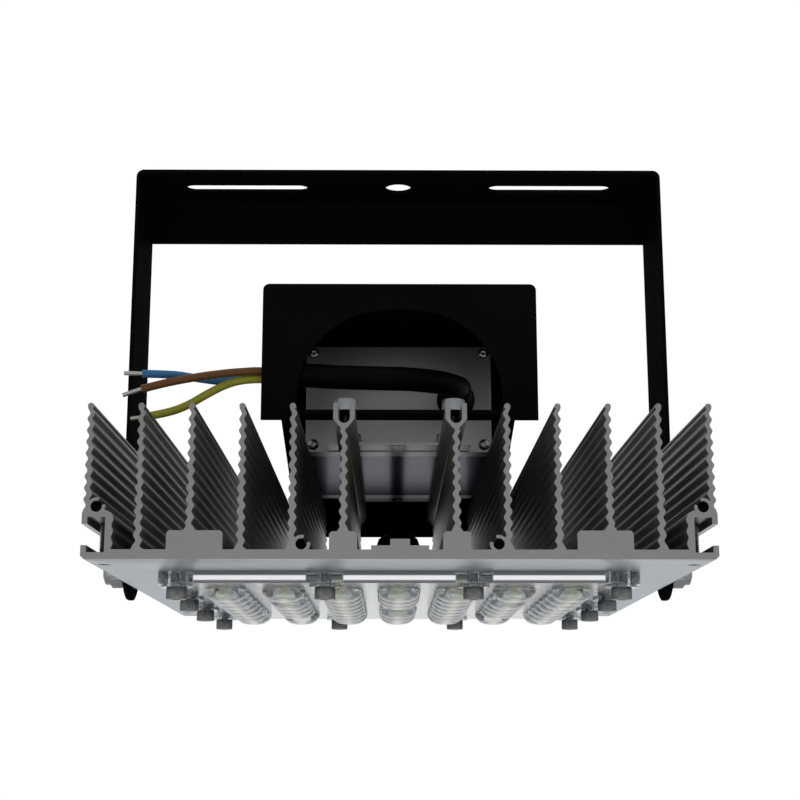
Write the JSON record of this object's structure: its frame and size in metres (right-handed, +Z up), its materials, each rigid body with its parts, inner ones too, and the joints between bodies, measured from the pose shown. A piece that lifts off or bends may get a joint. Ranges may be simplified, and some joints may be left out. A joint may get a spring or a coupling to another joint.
{
  "type": "led flood light",
  "caption": "Tilting flood light: finned aluminium heat sink with a lens plate below, a hooded driver above and a bent steel mounting yoke.",
  "frame": {"origin": "centre of the crossbar's middle hole, on the crossbar's top face", "axes": "+Z up out of the crossbar, +X along the crossbar, +Y away from the side where the mains cable shows"},
  "size_m": [0.229, 0.2415, 0.1767],
  "materials": {
    "bare_aluminium": "extruded, satin",
    "black_steel": "powder coated, satin",
    "zinc_steel": "zinc plated",
    "bright_zinc": "bright zinc plated",
    "clear_lens": "moulded, clear",
    "silicone": "matt",
    "white_board": "solder mask, white",
    "green_board": "solder mask, green",
    "led_phosphor": "silicone over phosphor",
    "black_nylon": "moulded",
    "black_rubber": "satin",
    "case_aluminium": "anodised, satin",
    "grey_cap": "moulded, satin",
    "brown_pvc": "extruded, satin",
    "blue_pvc": "extruded, satin",
    "green_yellow_pvc": "extruded, satin",
    "tinned_copper": "tinned strands"
  },
  "bodies": {
    "yoke": {"yoke": "black_steel"},
    "lamp": {"heat_sink": "bare_aluminium", "channel_screws": "zinc_steel", "lens_plate": "clear_lens", "lens_gasket": "silicone", "led_board": "white_board", "leds": "led_phosphor", "board_screws": "zinc_steel", "lens_screws": "zinc_steel", "gland_body": "black_nylon", "gland_seal": "black_rubber", "gland_nut": "black_nylon", "driver_lead": "black_rubber", "hood": "black_steel", "hood_front_screws": "bright_zinc", "hood_rear_screws": "bright_zinc", "driver_case": "case_aluminium", "driver_board": "green_board", "driver_front_cap": "grey_cap", "driver_rear_cap": "grey_cap", "driver_cap_screws": "bright_zinc", "driver_mount_screws": "bright_zinc", "mains_strain_relief": "black_rubber", "lead_strain_relief": "black_rubber", "mains_cable": "black_rubber", "core_brown": "brown_pvc", "core_blue": "blue_pvc", "core_green_yellow": "green_yellow_pvc", "wire_ends": "tinned_copper", "pivot_bolts": "zinc_steel", "pivot_spacers": "zinc_steel", "pivot_washers": "bright_zinc", "pivot_lock_nuts": "bright_zinc"}
  },
  "joints": [
    {"name": "tilt", "type": "hinge", "parent": "yoke", "child": "lamp", "pos_m": [0, 0, -0.16], "axis": [1, 0, 0], "range_deg": [-90, 38]}
  ]
}
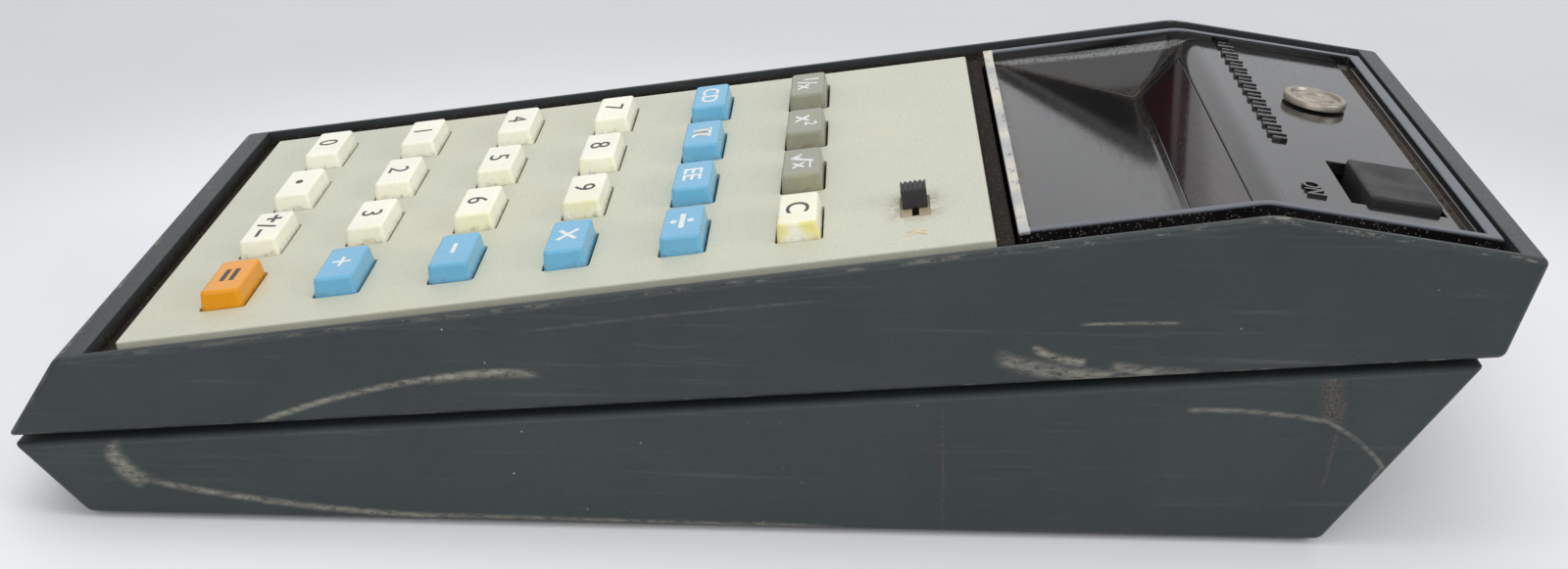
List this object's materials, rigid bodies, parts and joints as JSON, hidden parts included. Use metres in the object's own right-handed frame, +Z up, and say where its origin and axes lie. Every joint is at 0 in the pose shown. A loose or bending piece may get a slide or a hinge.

● ● ● ●

→ Aim of the task:
Your task is to repeat each line of the material exactly.

→ Exercise answer:
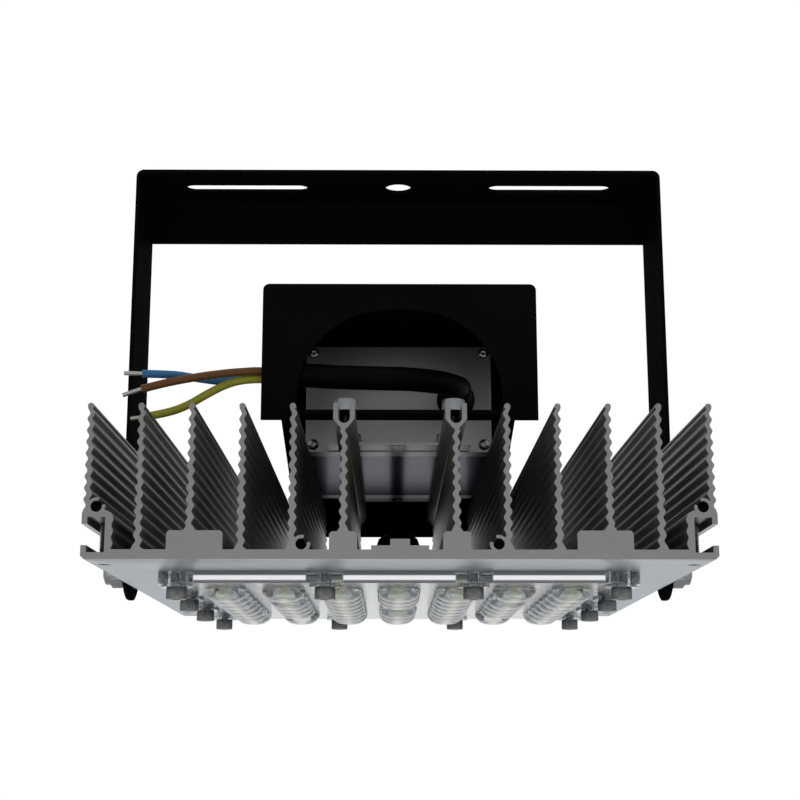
Write the JSON record of this object's structure: its frame and size in metres (right-handed, +Z up), its materials, each rigid body with its parts, inner ones too, and the joints between bodies, measured from the pose shown. A piece that lifts off or bends may get a joint. Ranges may be simplified, and some joints may be left out. A joint may get a spring or a coupling to another joint.
{
  "type": "led flood light",
  "caption": "Tilting flood light: finned aluminium heat sink with a lens plate below, a hooded driver above and a bent steel mounting yoke.",
  "frame": {"origin": "centre of the crossbar's middle hole, on the crossbar's top face", "axes": "+Z up out of the crossbar, +X along the crossbar, +Y away from the side where the mains cable shows"},
  "size_m": [0.229, 0.2415, 0.1767],
  "materials": {
    "bare_aluminium": "extruded, satin",
    "black_steel": "powder coated, satin",
    "zinc_steel": "zinc plated",
    "bright_zinc": "bright zinc plated",
    "clear_lens": "moulded, clear",
    "silicone": "matt",
    "white_board": "solder mask, white",
    "green_board": "solder mask, green",
    "led_phosphor": "silicone over phosphor",
    "black_nylon": "moulded",
    "black_rubber": "satin",
    "case_aluminium": "anodised, satin",
    "grey_cap": "moulded, satin",
    "brown_pvc": "extruded, satin",
    "blue_pvc": "extruded, satin",
    "green_yellow_pvc": "extruded, satin",
    "tinned_copper": "tinned strands"
  },
  "bodies": {
    "yoke": {"yoke": "black_steel"},
    "lamp": {"heat_sink": "bare_aluminium", "channel_screws": "zinc_steel", "lens_plate": "clear_lens", "lens_gasket": "silicone", "led_board": "white_board", "leds": "led_phosphor", "board_screws": "zinc_steel", "lens_screws": "zinc_steel", "gland_body": "black_nylon", "gland_seal": "black_rubber", "gland_nut": "black_nylon", "driver_lead": "black_rubber", "hood": "black_steel", "hood_front_screws": "bright_zinc", "hood_rear_screws": "bright_zinc", "driver_case": "case_aluminium", "driver_board": "green_board", "driver_front_cap": "grey_cap", "driver_rear_cap": "grey_cap", "driver_cap_screws": "bright_zinc", "driver_mount_screws": "bright_zinc", "mains_strain_relief": "black_rubber", "lead_strain_relief": "black_rubber", "mains_cable": "black_rubber", "core_brown": "brown_pvc", "core_blue": "blue_pvc", "core_green_yellow": "green_yellow_pvc", "wire_ends": "tinned_copper", "pivot_bolts": "zinc_steel", "pivot_spacers": "zinc_steel", "pivot_washers": "bright_zinc", "pivot_lock_nuts": "bright_zinc"}
  },
  "joints": [
    {"name": "tilt", "type": "hinge", "parent": "yoke", "child": "lamp", "pos_m": [0, 0, -0.16], "axis": [1, 0, 0], "range_deg": [-90, 38]}
  ]
}
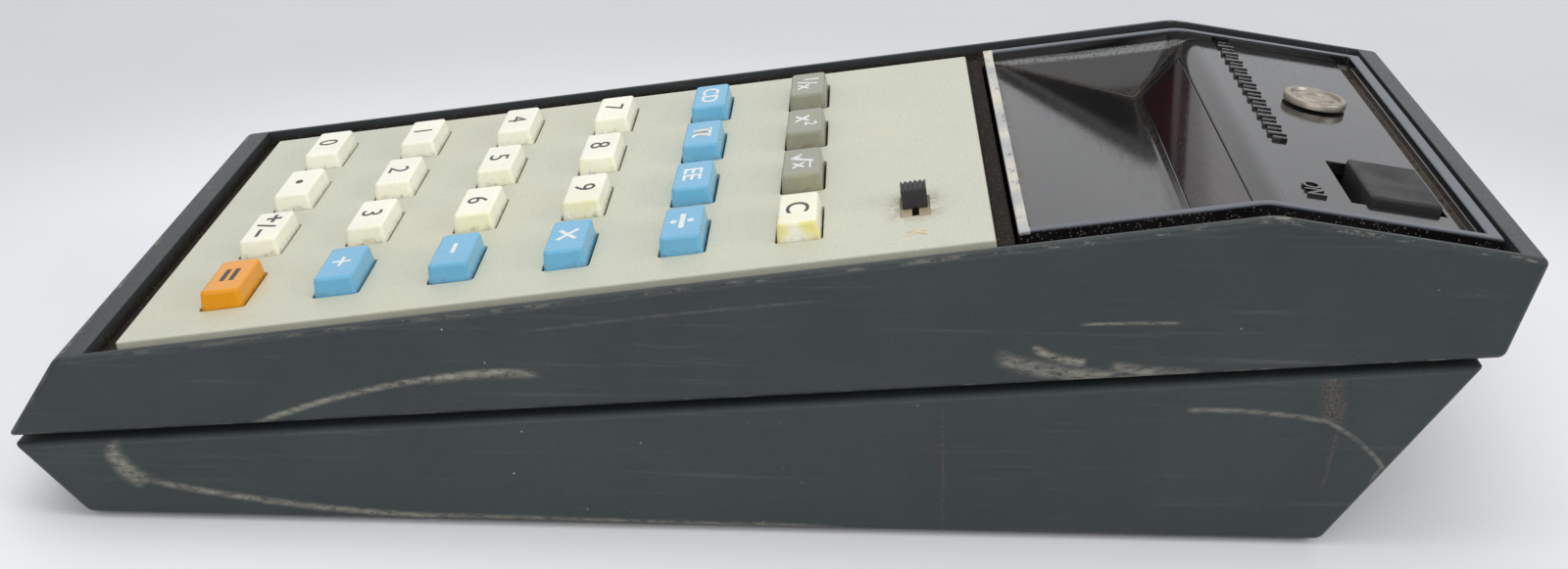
List this object's materials, rigid bodies, parts and joints as JSON, hidden parts included. Use metres in the object's own right-handed frame, +Z up, and say where its origin and axes lie. Every joint is at 0 in the pose shown. A loose or bending piece may get a slide or a hinge.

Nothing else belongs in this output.